DNA extracted in museum samples can reveal genetic secrets
DNA in preserved museum specimens can allow scientists to explore the history of species and humanities impact on the ecosystem, but samples are typically preserved in formaldehyde which can damage DNA and make very difficult to recover.
Researchers have used a vortex fluidic device (VFD) to speed up DNA extraction from an American lobster preserved in formaldehyde—with the results providing a roadmap for exploring DNA from millions of valuable and even extinct species in museums worldwide.
Flinders PHD candidate Jessica Phillips says processing the preserved tissue from museum specimens in the VFD breaks apart proteins, releasing DNA which offers important historical genetic information.
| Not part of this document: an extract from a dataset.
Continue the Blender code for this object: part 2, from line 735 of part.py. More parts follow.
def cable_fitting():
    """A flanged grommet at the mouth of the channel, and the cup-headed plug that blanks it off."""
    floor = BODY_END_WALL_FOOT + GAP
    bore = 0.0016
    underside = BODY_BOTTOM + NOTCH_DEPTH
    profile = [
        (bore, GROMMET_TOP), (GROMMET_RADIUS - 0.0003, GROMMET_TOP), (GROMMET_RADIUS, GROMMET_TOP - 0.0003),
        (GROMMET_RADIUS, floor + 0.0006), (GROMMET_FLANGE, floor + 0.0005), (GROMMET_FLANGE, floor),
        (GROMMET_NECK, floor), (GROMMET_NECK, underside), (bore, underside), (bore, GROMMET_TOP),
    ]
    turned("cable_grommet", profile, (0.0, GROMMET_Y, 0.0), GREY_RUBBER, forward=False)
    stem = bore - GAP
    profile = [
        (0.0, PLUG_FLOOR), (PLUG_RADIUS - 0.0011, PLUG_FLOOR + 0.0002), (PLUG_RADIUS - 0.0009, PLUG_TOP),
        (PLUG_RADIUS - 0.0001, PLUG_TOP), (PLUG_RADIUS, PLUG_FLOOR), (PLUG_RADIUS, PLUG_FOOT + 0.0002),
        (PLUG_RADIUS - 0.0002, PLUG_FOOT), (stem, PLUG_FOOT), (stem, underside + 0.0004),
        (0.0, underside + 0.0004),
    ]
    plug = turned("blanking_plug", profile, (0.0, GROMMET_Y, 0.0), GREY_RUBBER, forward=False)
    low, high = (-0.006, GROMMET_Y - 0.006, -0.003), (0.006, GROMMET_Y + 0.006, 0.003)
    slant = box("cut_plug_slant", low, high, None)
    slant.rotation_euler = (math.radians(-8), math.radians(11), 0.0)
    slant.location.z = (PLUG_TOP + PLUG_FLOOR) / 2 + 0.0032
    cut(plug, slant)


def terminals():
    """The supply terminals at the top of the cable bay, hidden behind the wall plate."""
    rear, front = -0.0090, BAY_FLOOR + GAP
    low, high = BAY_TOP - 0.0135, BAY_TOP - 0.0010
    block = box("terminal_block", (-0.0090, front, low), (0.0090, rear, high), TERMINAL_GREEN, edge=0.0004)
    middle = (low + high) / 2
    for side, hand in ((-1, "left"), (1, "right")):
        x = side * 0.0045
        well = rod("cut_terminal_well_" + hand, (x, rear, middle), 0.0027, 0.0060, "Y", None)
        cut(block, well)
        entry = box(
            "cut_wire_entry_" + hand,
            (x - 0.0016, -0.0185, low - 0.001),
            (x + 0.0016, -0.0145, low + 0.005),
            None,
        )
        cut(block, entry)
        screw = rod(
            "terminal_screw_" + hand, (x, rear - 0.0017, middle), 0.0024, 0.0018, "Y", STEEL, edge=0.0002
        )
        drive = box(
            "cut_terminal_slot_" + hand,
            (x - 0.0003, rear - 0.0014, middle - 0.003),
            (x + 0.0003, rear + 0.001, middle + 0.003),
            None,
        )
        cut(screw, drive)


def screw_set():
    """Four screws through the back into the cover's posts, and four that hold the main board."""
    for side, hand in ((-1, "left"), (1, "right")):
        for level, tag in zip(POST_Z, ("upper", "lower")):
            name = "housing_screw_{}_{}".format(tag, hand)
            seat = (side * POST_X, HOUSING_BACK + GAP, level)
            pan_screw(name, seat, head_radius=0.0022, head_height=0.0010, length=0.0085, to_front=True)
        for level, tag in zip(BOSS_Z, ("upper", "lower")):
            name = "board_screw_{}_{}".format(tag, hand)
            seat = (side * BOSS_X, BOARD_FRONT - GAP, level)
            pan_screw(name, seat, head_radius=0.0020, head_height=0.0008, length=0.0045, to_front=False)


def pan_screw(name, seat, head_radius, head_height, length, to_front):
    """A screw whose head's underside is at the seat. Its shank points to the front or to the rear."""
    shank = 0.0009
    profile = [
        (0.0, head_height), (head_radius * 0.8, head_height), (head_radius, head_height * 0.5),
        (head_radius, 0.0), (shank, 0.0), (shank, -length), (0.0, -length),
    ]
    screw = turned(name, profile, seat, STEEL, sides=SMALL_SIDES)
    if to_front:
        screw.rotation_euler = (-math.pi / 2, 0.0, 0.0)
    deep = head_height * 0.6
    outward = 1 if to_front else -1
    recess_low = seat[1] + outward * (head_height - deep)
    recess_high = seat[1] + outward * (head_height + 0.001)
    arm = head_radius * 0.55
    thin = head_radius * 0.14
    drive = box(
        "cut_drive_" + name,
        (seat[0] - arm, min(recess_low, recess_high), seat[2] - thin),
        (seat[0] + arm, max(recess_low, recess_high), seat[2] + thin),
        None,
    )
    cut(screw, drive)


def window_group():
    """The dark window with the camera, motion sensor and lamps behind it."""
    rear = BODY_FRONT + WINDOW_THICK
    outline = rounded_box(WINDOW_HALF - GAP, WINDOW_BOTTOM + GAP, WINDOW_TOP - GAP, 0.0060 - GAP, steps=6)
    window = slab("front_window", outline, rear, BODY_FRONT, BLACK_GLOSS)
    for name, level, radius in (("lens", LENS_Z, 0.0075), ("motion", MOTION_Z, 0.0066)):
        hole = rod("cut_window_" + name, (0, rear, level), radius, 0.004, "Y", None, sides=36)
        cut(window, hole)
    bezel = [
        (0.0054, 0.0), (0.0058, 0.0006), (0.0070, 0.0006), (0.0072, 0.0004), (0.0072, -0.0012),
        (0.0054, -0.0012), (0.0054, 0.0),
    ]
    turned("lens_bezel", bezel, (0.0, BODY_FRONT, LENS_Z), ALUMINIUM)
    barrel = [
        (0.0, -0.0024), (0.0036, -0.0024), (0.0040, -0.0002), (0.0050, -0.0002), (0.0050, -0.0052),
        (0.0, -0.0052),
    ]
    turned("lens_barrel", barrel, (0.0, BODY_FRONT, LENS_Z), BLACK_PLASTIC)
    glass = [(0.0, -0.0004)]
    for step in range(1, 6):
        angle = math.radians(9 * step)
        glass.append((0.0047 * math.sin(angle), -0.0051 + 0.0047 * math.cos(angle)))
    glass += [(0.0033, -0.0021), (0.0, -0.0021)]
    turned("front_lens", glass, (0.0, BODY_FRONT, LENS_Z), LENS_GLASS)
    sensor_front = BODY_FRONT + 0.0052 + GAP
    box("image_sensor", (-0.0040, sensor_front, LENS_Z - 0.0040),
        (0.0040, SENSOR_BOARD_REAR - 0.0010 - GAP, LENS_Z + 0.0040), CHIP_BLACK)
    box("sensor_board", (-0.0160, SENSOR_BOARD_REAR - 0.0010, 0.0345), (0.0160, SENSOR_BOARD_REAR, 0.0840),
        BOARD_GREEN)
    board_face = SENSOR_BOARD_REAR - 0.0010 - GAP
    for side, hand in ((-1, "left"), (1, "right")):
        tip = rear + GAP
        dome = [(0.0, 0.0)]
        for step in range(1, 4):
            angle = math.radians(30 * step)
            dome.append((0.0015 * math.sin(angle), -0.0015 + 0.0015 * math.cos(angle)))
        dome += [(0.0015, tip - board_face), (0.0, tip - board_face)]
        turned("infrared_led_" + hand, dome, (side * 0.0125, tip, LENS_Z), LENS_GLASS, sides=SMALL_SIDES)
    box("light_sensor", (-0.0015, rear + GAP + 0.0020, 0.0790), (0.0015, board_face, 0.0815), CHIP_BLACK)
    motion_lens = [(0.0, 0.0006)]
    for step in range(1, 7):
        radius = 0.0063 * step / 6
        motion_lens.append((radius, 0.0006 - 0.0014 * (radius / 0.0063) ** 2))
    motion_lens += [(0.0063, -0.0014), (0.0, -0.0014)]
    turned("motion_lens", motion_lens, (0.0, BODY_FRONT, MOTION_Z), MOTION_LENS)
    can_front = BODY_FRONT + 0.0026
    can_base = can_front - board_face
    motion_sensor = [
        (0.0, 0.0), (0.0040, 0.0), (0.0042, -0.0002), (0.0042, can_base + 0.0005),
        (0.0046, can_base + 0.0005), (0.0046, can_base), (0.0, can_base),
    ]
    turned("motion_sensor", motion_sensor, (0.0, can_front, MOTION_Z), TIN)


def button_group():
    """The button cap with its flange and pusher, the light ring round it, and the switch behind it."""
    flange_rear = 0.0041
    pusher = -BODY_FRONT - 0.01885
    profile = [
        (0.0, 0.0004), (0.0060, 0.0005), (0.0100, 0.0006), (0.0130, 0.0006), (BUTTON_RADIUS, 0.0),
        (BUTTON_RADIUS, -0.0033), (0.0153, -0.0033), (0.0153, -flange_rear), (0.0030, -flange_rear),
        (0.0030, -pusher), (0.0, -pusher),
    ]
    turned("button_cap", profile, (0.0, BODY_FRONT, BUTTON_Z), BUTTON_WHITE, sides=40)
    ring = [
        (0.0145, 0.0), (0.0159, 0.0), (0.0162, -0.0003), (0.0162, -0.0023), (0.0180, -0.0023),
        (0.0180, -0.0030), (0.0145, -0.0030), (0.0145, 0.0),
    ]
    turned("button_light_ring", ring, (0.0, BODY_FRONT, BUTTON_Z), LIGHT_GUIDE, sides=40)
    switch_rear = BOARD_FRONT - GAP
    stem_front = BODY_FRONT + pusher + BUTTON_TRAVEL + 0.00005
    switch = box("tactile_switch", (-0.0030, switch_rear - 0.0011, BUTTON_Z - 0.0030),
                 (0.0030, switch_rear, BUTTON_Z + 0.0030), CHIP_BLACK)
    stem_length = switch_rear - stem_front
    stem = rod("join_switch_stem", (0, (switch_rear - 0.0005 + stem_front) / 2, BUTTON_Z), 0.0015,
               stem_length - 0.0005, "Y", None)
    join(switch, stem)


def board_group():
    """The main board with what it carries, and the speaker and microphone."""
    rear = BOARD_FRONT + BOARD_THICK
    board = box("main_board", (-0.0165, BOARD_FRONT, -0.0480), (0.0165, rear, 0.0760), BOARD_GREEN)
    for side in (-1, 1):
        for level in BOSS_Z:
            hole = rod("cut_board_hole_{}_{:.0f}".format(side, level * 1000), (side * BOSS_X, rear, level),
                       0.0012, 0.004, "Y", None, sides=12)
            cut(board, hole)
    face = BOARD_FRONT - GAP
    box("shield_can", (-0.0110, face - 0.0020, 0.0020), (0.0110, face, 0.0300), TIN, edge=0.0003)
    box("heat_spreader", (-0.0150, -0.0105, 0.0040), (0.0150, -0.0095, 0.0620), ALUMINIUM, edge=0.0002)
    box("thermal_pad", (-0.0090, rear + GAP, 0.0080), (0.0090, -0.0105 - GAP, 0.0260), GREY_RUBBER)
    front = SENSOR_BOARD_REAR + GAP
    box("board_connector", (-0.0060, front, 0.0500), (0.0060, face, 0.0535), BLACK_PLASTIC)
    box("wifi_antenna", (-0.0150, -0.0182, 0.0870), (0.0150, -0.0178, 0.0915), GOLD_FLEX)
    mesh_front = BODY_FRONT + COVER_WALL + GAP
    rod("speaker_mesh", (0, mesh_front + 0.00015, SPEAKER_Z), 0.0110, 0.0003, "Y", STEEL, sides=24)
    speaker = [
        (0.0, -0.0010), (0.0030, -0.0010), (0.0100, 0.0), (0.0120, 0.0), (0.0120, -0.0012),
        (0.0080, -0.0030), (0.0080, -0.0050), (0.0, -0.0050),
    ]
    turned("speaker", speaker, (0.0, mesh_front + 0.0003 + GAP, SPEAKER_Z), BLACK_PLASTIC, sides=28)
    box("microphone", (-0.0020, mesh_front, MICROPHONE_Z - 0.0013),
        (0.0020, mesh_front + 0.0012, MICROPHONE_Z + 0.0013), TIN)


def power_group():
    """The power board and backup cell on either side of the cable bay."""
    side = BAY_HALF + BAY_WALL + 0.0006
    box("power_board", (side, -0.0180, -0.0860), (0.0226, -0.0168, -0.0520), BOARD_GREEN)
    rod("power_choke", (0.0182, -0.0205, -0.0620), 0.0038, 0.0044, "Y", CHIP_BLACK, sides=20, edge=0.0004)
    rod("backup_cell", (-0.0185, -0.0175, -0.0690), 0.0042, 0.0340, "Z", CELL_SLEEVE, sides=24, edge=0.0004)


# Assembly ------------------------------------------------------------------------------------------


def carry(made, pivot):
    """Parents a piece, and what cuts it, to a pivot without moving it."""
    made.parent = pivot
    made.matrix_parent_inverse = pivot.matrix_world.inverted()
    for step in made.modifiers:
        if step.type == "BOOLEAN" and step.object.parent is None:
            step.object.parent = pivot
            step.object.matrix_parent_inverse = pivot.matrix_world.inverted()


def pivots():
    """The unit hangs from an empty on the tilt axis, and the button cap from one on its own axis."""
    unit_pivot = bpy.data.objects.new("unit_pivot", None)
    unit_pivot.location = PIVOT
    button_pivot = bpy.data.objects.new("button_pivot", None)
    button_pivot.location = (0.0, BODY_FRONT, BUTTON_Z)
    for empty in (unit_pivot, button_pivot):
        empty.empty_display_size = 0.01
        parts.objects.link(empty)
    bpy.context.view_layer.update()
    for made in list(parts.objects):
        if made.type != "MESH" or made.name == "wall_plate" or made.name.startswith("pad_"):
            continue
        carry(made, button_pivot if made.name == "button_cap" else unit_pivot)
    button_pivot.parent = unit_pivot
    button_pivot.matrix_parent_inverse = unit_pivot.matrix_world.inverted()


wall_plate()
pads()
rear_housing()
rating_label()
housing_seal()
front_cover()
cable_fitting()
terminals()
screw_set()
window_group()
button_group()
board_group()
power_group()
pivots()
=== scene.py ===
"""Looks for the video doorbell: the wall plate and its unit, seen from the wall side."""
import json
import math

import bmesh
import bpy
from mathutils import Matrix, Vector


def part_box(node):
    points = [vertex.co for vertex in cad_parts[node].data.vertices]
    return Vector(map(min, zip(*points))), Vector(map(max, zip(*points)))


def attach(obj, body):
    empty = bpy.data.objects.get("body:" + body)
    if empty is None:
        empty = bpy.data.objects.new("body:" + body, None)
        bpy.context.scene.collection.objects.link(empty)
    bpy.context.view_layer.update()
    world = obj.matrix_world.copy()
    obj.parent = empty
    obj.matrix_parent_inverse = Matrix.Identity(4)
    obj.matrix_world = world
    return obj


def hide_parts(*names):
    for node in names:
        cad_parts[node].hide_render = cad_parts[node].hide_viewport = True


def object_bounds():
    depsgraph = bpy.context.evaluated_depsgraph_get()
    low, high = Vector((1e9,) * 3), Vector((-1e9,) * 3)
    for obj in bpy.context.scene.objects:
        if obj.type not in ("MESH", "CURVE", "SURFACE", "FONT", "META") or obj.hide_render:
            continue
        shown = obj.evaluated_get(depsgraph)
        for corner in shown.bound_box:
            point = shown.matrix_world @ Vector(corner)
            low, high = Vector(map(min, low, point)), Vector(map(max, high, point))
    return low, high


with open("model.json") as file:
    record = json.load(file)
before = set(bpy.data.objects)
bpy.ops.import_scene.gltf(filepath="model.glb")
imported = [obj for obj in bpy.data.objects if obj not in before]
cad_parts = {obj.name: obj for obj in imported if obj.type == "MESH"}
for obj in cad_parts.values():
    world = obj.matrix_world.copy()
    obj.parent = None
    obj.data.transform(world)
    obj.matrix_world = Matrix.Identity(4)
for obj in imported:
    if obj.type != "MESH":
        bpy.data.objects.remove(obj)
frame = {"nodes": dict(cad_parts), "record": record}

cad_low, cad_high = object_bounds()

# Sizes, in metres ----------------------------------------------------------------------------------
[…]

"DNA extraction is achieved by processing the preserved tissue in an enzyme solution in the VFD. This enzyme breaks apart the proteins, releasing the DNA which can be analysed. By using the VFD we are able to accelerate this process from days to hours," says Ms Phillips.
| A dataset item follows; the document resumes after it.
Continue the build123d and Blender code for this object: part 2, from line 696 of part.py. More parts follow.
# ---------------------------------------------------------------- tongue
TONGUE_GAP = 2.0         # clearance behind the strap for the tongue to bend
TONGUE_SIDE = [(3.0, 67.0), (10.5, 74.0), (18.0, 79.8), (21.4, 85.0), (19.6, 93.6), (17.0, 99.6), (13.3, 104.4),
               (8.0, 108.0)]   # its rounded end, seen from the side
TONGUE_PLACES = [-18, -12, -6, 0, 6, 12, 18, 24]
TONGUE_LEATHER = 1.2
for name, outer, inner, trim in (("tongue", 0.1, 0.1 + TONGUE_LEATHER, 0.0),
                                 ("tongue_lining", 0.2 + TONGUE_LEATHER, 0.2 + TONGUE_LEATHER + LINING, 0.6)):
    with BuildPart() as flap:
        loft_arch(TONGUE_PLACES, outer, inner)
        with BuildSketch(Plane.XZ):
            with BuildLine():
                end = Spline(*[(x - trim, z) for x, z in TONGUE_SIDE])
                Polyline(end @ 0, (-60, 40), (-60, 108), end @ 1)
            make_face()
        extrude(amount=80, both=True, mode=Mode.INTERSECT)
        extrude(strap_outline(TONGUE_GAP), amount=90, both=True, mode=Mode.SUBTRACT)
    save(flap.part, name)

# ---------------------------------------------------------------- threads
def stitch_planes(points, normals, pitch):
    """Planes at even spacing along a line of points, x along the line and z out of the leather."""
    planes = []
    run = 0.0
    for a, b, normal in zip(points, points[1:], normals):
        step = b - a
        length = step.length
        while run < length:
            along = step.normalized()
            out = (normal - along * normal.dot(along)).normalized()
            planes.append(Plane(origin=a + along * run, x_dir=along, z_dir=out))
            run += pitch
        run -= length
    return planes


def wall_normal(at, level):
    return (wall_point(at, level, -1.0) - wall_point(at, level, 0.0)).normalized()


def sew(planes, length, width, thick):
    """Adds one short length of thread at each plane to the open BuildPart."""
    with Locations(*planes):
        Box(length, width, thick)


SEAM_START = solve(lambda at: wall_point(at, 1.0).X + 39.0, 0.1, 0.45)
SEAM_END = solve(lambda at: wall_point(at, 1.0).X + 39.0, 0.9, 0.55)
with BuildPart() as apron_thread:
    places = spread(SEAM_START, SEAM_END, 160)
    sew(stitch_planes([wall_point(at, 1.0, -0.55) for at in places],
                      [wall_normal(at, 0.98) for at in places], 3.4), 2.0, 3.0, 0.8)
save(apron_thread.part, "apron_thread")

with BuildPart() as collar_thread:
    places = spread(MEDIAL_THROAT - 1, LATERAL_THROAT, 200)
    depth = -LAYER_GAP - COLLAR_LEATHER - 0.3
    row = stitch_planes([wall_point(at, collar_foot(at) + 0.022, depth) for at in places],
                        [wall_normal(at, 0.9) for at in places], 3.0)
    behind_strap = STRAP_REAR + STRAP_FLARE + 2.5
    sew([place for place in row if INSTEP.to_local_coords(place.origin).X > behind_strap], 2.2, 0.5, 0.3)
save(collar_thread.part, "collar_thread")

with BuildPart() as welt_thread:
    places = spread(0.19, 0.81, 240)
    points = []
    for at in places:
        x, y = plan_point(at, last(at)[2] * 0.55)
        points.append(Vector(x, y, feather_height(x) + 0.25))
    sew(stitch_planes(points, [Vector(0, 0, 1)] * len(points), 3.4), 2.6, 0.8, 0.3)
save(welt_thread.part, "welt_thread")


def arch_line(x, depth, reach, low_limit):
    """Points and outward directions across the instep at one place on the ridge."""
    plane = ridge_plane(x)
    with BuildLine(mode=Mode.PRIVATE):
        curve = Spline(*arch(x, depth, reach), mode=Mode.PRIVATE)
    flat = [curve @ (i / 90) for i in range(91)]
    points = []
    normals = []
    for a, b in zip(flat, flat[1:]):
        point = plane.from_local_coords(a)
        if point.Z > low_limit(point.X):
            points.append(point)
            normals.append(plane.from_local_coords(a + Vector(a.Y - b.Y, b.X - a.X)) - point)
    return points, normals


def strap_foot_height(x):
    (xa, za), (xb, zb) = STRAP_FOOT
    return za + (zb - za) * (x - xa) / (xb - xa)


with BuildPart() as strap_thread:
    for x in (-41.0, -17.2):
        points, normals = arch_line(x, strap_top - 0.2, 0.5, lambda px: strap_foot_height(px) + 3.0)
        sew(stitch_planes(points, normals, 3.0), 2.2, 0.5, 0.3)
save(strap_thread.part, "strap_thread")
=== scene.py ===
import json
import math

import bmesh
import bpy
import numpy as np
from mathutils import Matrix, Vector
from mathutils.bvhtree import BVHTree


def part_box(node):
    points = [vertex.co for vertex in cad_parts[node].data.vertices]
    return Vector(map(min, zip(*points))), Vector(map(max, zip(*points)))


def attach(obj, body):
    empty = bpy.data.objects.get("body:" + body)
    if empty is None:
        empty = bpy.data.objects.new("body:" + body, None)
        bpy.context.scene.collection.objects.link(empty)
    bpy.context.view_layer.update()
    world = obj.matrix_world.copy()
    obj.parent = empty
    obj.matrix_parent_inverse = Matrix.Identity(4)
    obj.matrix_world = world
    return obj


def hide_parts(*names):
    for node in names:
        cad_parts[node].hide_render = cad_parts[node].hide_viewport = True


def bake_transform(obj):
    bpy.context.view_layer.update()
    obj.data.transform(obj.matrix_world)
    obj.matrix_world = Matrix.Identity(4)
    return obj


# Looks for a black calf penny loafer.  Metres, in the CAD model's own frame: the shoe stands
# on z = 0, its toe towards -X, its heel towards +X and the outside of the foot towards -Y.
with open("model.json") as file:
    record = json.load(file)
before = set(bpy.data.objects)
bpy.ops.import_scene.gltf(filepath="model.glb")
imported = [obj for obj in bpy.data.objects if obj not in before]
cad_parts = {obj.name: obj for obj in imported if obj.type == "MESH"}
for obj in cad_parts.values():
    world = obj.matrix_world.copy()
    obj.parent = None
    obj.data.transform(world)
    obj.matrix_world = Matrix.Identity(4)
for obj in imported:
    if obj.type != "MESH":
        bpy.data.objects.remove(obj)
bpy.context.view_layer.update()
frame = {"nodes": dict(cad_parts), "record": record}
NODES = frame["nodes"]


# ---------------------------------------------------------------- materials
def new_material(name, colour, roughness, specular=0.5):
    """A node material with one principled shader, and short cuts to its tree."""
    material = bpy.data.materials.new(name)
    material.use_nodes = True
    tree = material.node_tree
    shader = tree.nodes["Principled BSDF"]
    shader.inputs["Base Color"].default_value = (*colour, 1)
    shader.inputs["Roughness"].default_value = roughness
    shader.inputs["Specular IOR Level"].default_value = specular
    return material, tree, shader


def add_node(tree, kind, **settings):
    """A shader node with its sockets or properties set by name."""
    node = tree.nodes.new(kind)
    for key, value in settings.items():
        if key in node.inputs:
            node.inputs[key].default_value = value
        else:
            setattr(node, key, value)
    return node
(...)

"For 150 years these samples have been preserved in formaldehyde which can damage the DNA and also make DNA difficult to recover. We used mechanical energy in a vortex fluidic device (VFD) to accelerate the extraction by processing the preserved tissue in an enzyme solution in the VFD."
This work is a collaboration between University of California, Irvine (UCI), The Department of Organismic and Evolutionary Biology at Harvard University, and Flinders University.
Researchers say the results provide a roadmap for exploring DNA from millions of historical and even extinct species in museums worldwide.
Research Chair of Clean Technology Research Professor Colin Raston says the work builds on the body of about 80 papers that his research group has published about the vortex fluidic device.
"Applications of the VFD are rapidly expanding, but this has only been possibly by internal collaboration. The DNA extraction application involved collaboration with two other research laboratories headed by Professor Greg Weiss at UCI and Professor Peter Girguis at Harvard."
"We have only scratched the surface about what is possible for this device," says Professor Raston."